Friday, December 20, 2002

What Is Debt That Raises Capital?

Sometimes, a company may wish to raise capital to finance an expansion or to pay for certain expenses. There are a number of ways in which a company may go about doing this, including opening the company to investors or securing a loan. However, some companies choose to issue debt. This means that the company provides debt obligations to investors in exchange for an agreement to pay them later, usually with interest.

Raising Capital

    Even a successful company may not have enough cash on hand to finance an expansion. Occasionally, the company will choose to raise this capital by selling debt to investors. For the investors, the debt takes the form of an investment, as the company is promising to pay the debts back, plus interest. For the company, the capital raised from the sale of this debt functions as a business loan.

Debt Obligations

    Debt used to raise capital can take many forms, the most common of which is a bond. A bond is a debt obligation issued by a business or another group, such as a municipal government. Investors agree to purchase these debts in exchange for receiving repayment at a later date.
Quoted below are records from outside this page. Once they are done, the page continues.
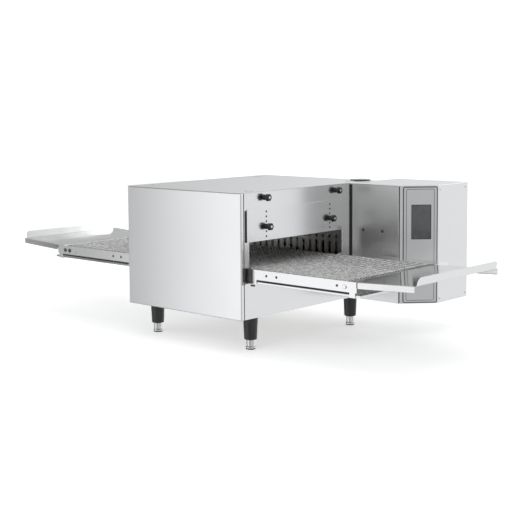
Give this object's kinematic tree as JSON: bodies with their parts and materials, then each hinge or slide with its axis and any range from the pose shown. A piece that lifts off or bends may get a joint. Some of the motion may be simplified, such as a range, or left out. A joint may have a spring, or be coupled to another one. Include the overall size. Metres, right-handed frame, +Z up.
{
  "type": "conveyor pizza oven",
  "caption": "Countertop conveyor oven: box cabinet with a wire belt through it, exit tray at each end, height-adjustable baffles, thumbscrews and a side control box.",
  "frame": {"origin": "on the surface that the feet stand on, under the middle of the outer box", "axes": "+X along the conveyor towards the end with the control box, -Y towards the front cover, +Z up"},
  "size_m": [1.696, 0.814, 0.4869],
  "materials": {
    "cover_steel": "brushed stainless steel sheet",
    "panel_steel": "satin stainless steel",
    "baffle_steel": "brushed stainless steel plate",
    "tray_steel": "bright stainless steel sheet",
    "rail_steel": "stainless steel, lightly brushed",
    "foot_steel": "turned stainless steel",
    "inner_steel": "aluminised steel, dull",
    "dark_steel": "dark machined steel",
    "belt_wire": "stainless wire, slightly dulled by heat",
    "knob_black": "glossy black plastic",
    "leg_black": "satin black plastic",
    "fitting_black": "matt black plastic",
    "display_glass": "dark grey display window, unlit",
    "circuit_board": "green circuit board with parts",
    "insulation_wool": "mineral wool"
  },
  "bodies": {
    "cabinet": {"front_cover": "cover_steel", "front_insulation": "insulation_wool", "top_cover": "cover_steel", "bottom_plate": "inner_steel", "back_panel": "cover_steel", "right_end_panel": "cover_steel", "left_end_panel": "cover_steel", "chamber_shell": "inner_steel", "chamber_rear_wall": "inner_steel", "upper_jet_plenum": "inner_steel", "lower_jet_plenum": "inner_steel", "heating_element": "dark_steel", "fan_motor": "dark_steel", "top_vent_cap": "knob_black", "front_left_leg": "leg_black", "front_right_leg": "leg_black", "rear_left_leg": "leg_black", "rear_right_leg": "leg_black", "control_box_shell": "cover_steel", "control_box_lid": "cover_steel", "control_panel_plate": "panel_steel", "display_screen": "display_glass", "control_board": "circuit_board", "gear_motor": "dark_steel", "power_gland": "fitting_black", "cooling_fan_frame": "fitting_black", "front_rail": "rail_steel", "rear_rail": "rail_steel", "left_cross_bar": "inner_steel", "right_cross_bar": "inner_steel", "wire_belt": "belt_wire", "chain_guard": "rail_steel", "drive_chain": "dark_steel", "front_tension_bracket": "rail_steel", "rear_tension_bracket": "rail_steel"},
    "drive_shaft": {"drive_shaft": "inner_steel", "front_drive_sprocket": "dark_steel", "rear_drive_sprocket": "dark_steel"},
    "idler_roller": {"idler_roller": "inner_steel"},
    "motor_sprocket": {"motor_sprocket": "dark_steel"},
    "circulation_fan": {"circulation_fan": "inner_steel"},
    "cooling_fan_rotor": {"cooling_fan_rotor": "fitting_black"},
    "right_baffle": {"right_baffle": "baffle_steel"},
    "right_lower_front_thumbscrew": {"right_lower_front_thumbscrew": "knob_black"},
    "right_lower_rear_thumbscrew": {"right_lower_rear_thumbscrew": "knob_black"},
    "right_upper_front_thumbscrew": {"right_upper_front_thumbscrew": "knob_black"},
    "right_upper_rear_thumbscrew": {"right_upper_rear_thumbscrew": "knob_black"},
    "right_crumb_tray": {"right_crumb_tray": "tray_steel"},
    "right_exit_tray": {"right_exit_tray": "tray_steel"},
    "left_baffle": {"left_baffle": "baffle_steel"},
    "left_lower_front_thumbscrew": {"left_lower_front_thumbscrew": "knob_black"},
    "left_lower_rear_thumbscrew": {"left_lower_rear_thumbscrew": "knob_black"},
    "left_upper_front_thumbscrew": {"left_upper_front_thumbscrew": "knob_black"},
    "left_upper_rear_thumbscrew": {"left_upper_rear_thumbscrew": "knob_black"},
    "left_crumb_tray": {"left_crumb_tray": "tray_steel"},
    "left_exit_tray": {"left_exit_tray": "tray_steel"},
    "front_left_foot": {"front_left_foot": "foot_steel"},
    "front_right_foot": {"front_right_foot": "foot_steel"},
    "rear_left_foot": {"rear_left_foot": "foot_steel"},
    "rear_right_foot": {"rear_right_foot": "foot_steel"}
  },
  "joints": [
    {"name": "drive_shaft_turn", "type": "hinge", "parent": "cabinet", "child": "drive_shaft", "pos_m": [0.61, -0.165, 0.239], "axis": [0, 1, 0], "continuous": true},
    {"name": "idler_roller_turn", "type": "hinge", "parent": "cabinet", "child": "idler_roller", "pos_m": [-0.61, -0.165, 0.239], "axis": [0, 1, 0], "continuous": true},
    {"name": "motor_sprocket_turn", "type": "hinge", "parent": "cabinet", "child": "motor_sprocket", "pos_m": [0.4, 0.065, 0.239], "axis": [0, 1, 0], "continuous": true},
    {"name": "circulation_fan_spin", "type": "hinge", "parent": "cabinet", "child": "circulation_fan", "pos_m": [0, 0.143, 0.291], "axis": [0, 1, 0], "continuous": true},
    {"name": "cooling_fan_spin", "type": "hinge", "parent": "cabinet", "child": "cooling_fan_rotor", "pos_m": [0.4, 0.374, 0.4], "axis": [0, 1, 0], "continuous": true},
    {"name": "right_baffle_slide", "type": "slide", "parent": "cabinet", "child": "right_baffle", "axis": [0, 0, 1], "range_m": [-0.045, 0.015]},
    {"name": "right_lower_front_thumbscrew_turn", "type": "hinge", "parent": "right_baffle", "child": "right_lower_front_thumbscrew", "pos_m": [0.258, -0.296, 0.375], "axis": [1, 0, 0], "continuous": true},
    {"name": "right_lower_rear_thumbscrew_turn", "type": "hinge", "parent": "right_baffle", "child": "right_lower_rear_thumbscrew", "pos_m": [0.258, 0.011, 0.375], "axis": [1, 0, 0], "continuous": true},
    {"name": "right_upper_front_thumbscrew_turn", "type": "hinge", "parent": "cabinet", "child": "right_upper_front_thumbscrew", "pos_m": [0.258, -0.302, 0.463], "axis": [1, 0, 0], "continuous": true},
    {"name": "right_upper_rear_thumbscrew_turn", "type": "hinge", "parent": "cabinet", "child": "right_upper_rear_thumbscrew", "pos_m": [0.258, 0.043, 0.463], "axis": [1, 0, 0], "continuous": true},
    {"name": "right_crumb_tray_slide", "type": "slide", "parent": "cabinet", "child": "right_crumb_tray", "axis": [1, 0, 0], "range_m": [0, 0.36]},
    {"name": "right_exit_tray_tilt", "type": "hinge", "parent": "cabinet", "child": "right_exit_tray", "pos_m": [0.642, -0.165, 0.245], "axis": [0, -1, 0], "range_deg": [0, 60]},
    {"name": "left_baffle_slide", "type": "slide", "parent": "cabinet", "child": "left_baffle", "axis": [0, 0, 1], "range_m": [-0.045, 0.015]},
    {"name": "left_lower_front_thumbscrew_turn", "type": "hinge", "parent": "left_baffle", "child": "left_lower_front_thumbscrew", "pos_m": [-0.258, -0.296, 0.375], "axis": [-1, 0, 0], "continuous": true},
    {"name": "left_lower_rear_thumbscrew_turn", "type": "hinge", "parent": "left_baffle", "child": "left_lower_rear_thumbscrew", "pos_m": [-0.258, 0.011, 0.375], "axis": [-1, 0, 0], "continuous": true},
    {"name": "left_upper_front_thumbscrew_turn", "type": "hinge", "parent": "cabinet", "child": "left_upper_front_thumbscrew", "pos_m": [-0.258, -0.302, 0.463], "axis": [-1, 0, 0], "continuous": true},
    {"name": "left_upper_rear_thumbscrew_turn", "type": "hinge", "parent": "cabinet", "child": "left_upper_rear_thumbscrew", "pos_m": [-0.258, 0.043, 0.463], "axis": [-1, 0, 0], "continuous": true},
    {"name": "left_crumb_tray_slide", "type": "slide", "parent": "cabinet", "child": "left_crumb_tray", "axis": [-1, 0, 0], "range_m": [0, 0.36]},
    {"name": "left_exit_tray_tilt", "type": "hinge", "parent": "cabinet", "child": "left_exit_tray", "pos_m": [-0.642, -0.165, 0.245], "axis": [0, 1, 0], "range_deg": [0, 60]},
    {"name": "front_left_foot_adjust", "type": "slide", "parent": "cabinet", "child": "front_left_foot", "axis": [0, 0, -1], "range_m": [0, 0.02]},
    {"name": "front_right_foot_adjust", "type": "slide", "parent": "cabinet", "child": "front_right_foot", "axis": [0, 0, -1], "range_m": [0, 0.02]},
    {"name": "rear_left_foot_adjust", "type": "slide", "parent": "cabinet", "child": "rear_left_foot", "axis": [0, 0, -1], "range_m": [0, 0.02]},
    {"name": "rear_right_foot_adjust", "type": "slide", "parent": "cabinet", "child": "rear_right_foot", "axis": [0, 0, -1], "range_m": [0, 0.02]}
  ],
  "couplings": [
    {"joint": "idler_roller_turn", "follows": "drive_shaft_turn", "ratio": 1},
    {"joint": "motor_sprocket_turn", "follows": "drive_shaft_turn", "ratio": 1}
  ]
}
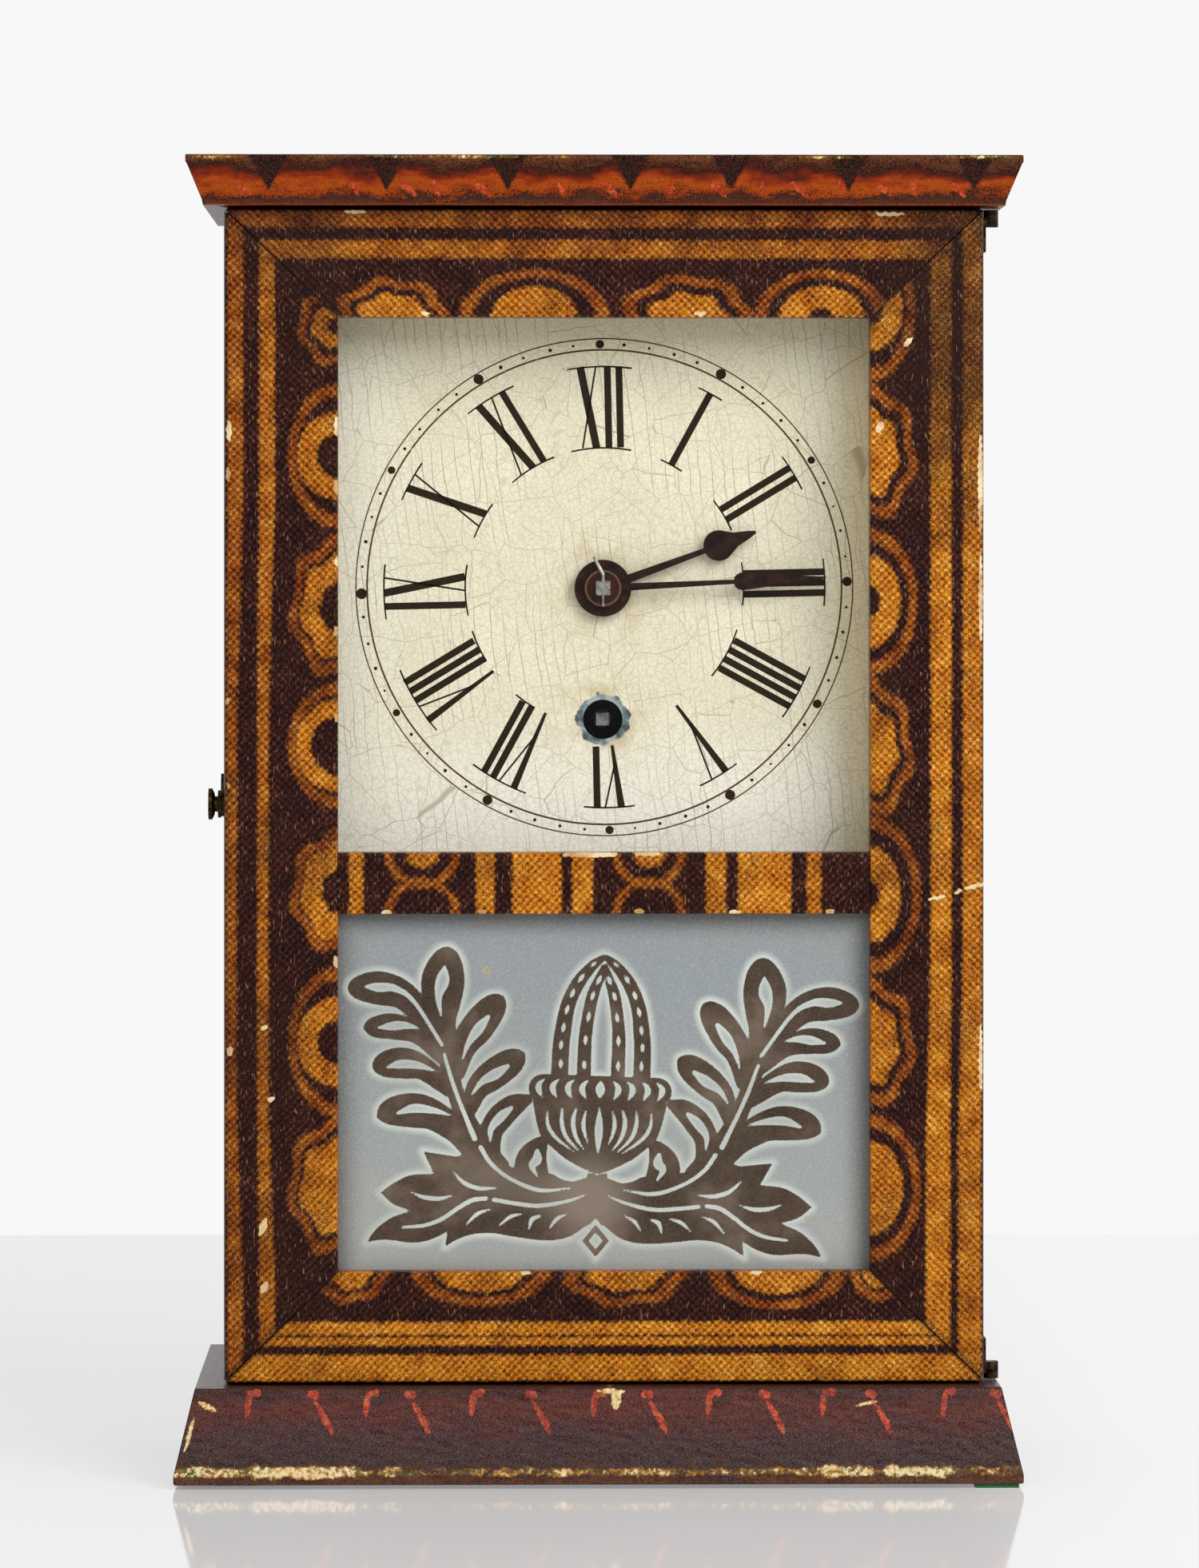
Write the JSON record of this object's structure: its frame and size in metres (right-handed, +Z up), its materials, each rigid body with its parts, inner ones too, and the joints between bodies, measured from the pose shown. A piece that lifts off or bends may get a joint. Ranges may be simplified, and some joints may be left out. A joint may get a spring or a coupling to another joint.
{
  "type": "shelf clock",
  "caption": "Small cottage shelf timepiece: box case with bevelled cornice and plinth, printed full-front door with two panes, painted dial, spring movement and pendulum.",
  "frame": {"origin": "middle of the outline on the surface that the felt feet stand on", "axes": "+Z up, the dial and door face -Y, +X to the viewer's right"},
  "size_m": [0.1945, 0.102, 0.305],
  "materials": {
    "pine": "unfinished pine, darkened",
    "painted_moulding": "grained paint under old varnish",
    "printed_paper": "embossed printed paper on wood, varnished",
    "clear_glass": "old clear window glass",
    "tablet_glass": "frosted and stencilled glass",
    "dial_paint": "crazed cream paint on zinc",
    "blued_steel": "dark blued steel",
    "bright_wire": "bright drawn wire",
    "steel": "turned steel",
    "sheet_brass": "stamped sheet brass",
    "old_brass": "dark tarnished brass",
    "green_felt": "felt"
  },
  "bodies": {
    "case": {"case_side_left": "pine", "case_side_right": "pine", "case_top_board": "pine", "case_bottom_board": "pine", "back_board": "pine", "cornice_front": "painted_moulding", "cornice_left": "painted_moulding", "cornice_right": "painted_moulding", "base_front": "painted_moulding", "base_left": "painted_moulding", "base_right": "painted_moulding", "glue_blocks": "pine", "felt_pads": "green_felt", "dial_strips": "pine", "movement_blocks": "pine", "hinge_ears_case": "old_brass", "hinge_pins": "steel", "catch_pin": "old_brass", "dial_plate": "dial_paint", "dial_tacks": "sheet_brass", "front_plate": "sheet_brass", "back_plate": "sheet_brass", "pillars": "sheet_brass", "pillar_nuts": "steel", "movement_screws": "steel", "mainspring": "steel", "suspension_post": "sheet_brass"},
    "door": {"door_top_rail": "printed_paper", "door_bottom_rail": "printed_paper", "door_left_stile": "printed_paper", "door_right_stile": "printed_paper", "door_middle_rail": "printed_paper", "dial_glass": "clear_glass", "tablet_glass": "tablet_glass", "glazing_beads": "pine", "hinge_ears_door": "old_brass", "latch_screw": "steel"},
    "latch": {"latch_hook": "old_brass", "latch_knob": "old_brass"},
    "minute_arbor": {"minute_hand": "blued_steel", "minute_pinion": "sheet_brass", "taper_pin": "bright_wire"},
    "hour_pipe": {"hour_hand": "blued_steel", "hour_wheel": "sheet_brass"},
    "minute_wheel": {"minute_wheel": "sheet_brass"},
    "escape_wheel": {"escape_wheel": "sheet_brass"},
    "third_wheel": {"third_wheel": "sheet_brass"},
    "centre_arbor": {"centre_wheel": "sheet_brass", "centre_arbor": "steel"},
    "main_wheel": {"main_wheel": "sheet_brass", "click_spring": "sheet_brass"},
    "winding_arbor": {"winding_arbor": "steel"},
    "click": {"click": "steel"},
    "verge": {"verge": "steel", "crutch": "steel"},
    "pendulum": {"suspension_spring": "bright_wire", "pendulum_rod": "sheet_brass", "pendulum_bob": "sheet_brass", "rating_nut": "sheet_brass"}
  },
  "joints": [
    {"name": "door_hinge", "type": "hinge", "parent": "case", "child": "door", "pos_m": [0.0896, -0.029, 0.158], "axis": [0, 0, 1], "range_deg": [0, 110]},
    {"name": "latch_turn", "type": "hinge", "parent": "door", "child": "latch", "pos_m": [-0.088, -0.032, 0.156], "axis": [-1, 0, 0], "range_deg": [0, 90]},
    {"name": "minute_hand_turn", "type": "hinge", "parent": "case", "child": "minute_arbor", "pos_m": [0, -0.024, 0.2058], "axis": [0, 1, 0], "continuous": true},
    {"name": "hour_hand_turn", "type": "hinge", "parent": "case", "child": "hour_pipe", "pos_m": [0, -0.022, 0.2058], "axis": [0, 1, 0], "continuous": true},
    {"name": "minute_wheel_turn", "type": "hinge", "parent": "case", "child": "minute_wheel", "pos_m": [0.012, -0.002, 0.2058], "axis": [0, 1, 0], "continuous": true},
    {"name": "escape_wheel_turn", "type": "hinge", "parent": "case", "child": "escape_wheel", "pos_m": [0, 0.0278, 0.2374], "axis": [0, 1, 0], "continuous": true},
    {"name": "third_wheel_turn", "type": "hinge", "parent": "case", "child": "third_wheel", "pos_m": [0.01174, 0.01, 0.22375], "axis": [0, 1, 0], "continuous": true},
    {"name": "centre_wheel_turn", "type": "hinge", "parent": "case", "child": "centre_arbor", "pos_m": [0, 0.022, 0.2058], "axis": [0, 1, 0], "continuous": true},
    {"name": "main_wheel_turn", "type": "hinge", "parent": "case", "child": "main_wheel", "pos_m": [0, 0.006, 0.1753], "axis": [0, 1, 0], "continuous": true},
    {"name": "winding_turn", "type": "hinge", "parent": "main_wheel", "child": "winding_arbor", "pos_m": [0, 0.008, 0.1753], "axis": [0, 1, 0], "continuous": true},
    {"name": "click_lift", "type": "hinge", "parent": "main_wheel", "child": "click", "pos_m": [-0.00581, 0.008, 0.16084], "axis": [0, -1, 0], "range_deg": [0, 8]},
    {"name": "pendulum_swing", "type": "hinge", "parent": "case", "child": "pendulum", "pos_m": [0, 0.0395, 0.25379], "axis": [0, 1, 0], "range_deg": [-4, 4]},
    {"name": "verge_rock", "type": "hinge", "parent": "case", "child": "verge", "pos_m": [0, 0.027, 0.25379], "axis": [0, 1, 0], "range_deg": [-4, 4]}
  ],
  "couplings": [
    {"joint": "hour_hand_turn", "follows": "minute_hand_turn", "ratio": 0.083333},
    {"joint": "minute_wheel_turn", "follows": "minute_hand_turn", "ratio": -0.33333},
    {"joint": "third_wheel_turn", "follows": "escape_wheel_turn", "ratio": -0.090909},
    {"joint": "centre_wheel_turn", "follows": "escape_wheel_turn", "ratio": 0.0075758},
    {"joint": "main_wheel_turn", "follows": "escape_wheel_turn", "ratio": -0.0012626},
    {"joint": "verge_rock", "follows": "pendulum_swing", "ratio": 1}
  ]
}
The value of these bonds may fluctuate based on the market's expectation of whether a company will pay back the money it borrows.

Interest Rates

    The amount of interest that a company will be required to pay investors to buy the bonds will correlate directly with the company's credit rating. The higher the company's credit rating, the safer an investment the investors will consider the purchase of its bonds. Therefore, these investors will be willing to buy the bonds even if the company offers a relatively low rate of interest. Conversely, less creditworthy entities much pay higher interest rates.

Risks

    Issuing debt to raise capital carries many of the same risks for a business that taking out a personal loan does for an individual. When a business takes out a loan, it is essentially wagering that it will have enough capital to pay back the debt when it comes due. If the capital is not used wisely, the company mat find that it cannot meet its debt obligations, which may lead to a lowering of its credit rating.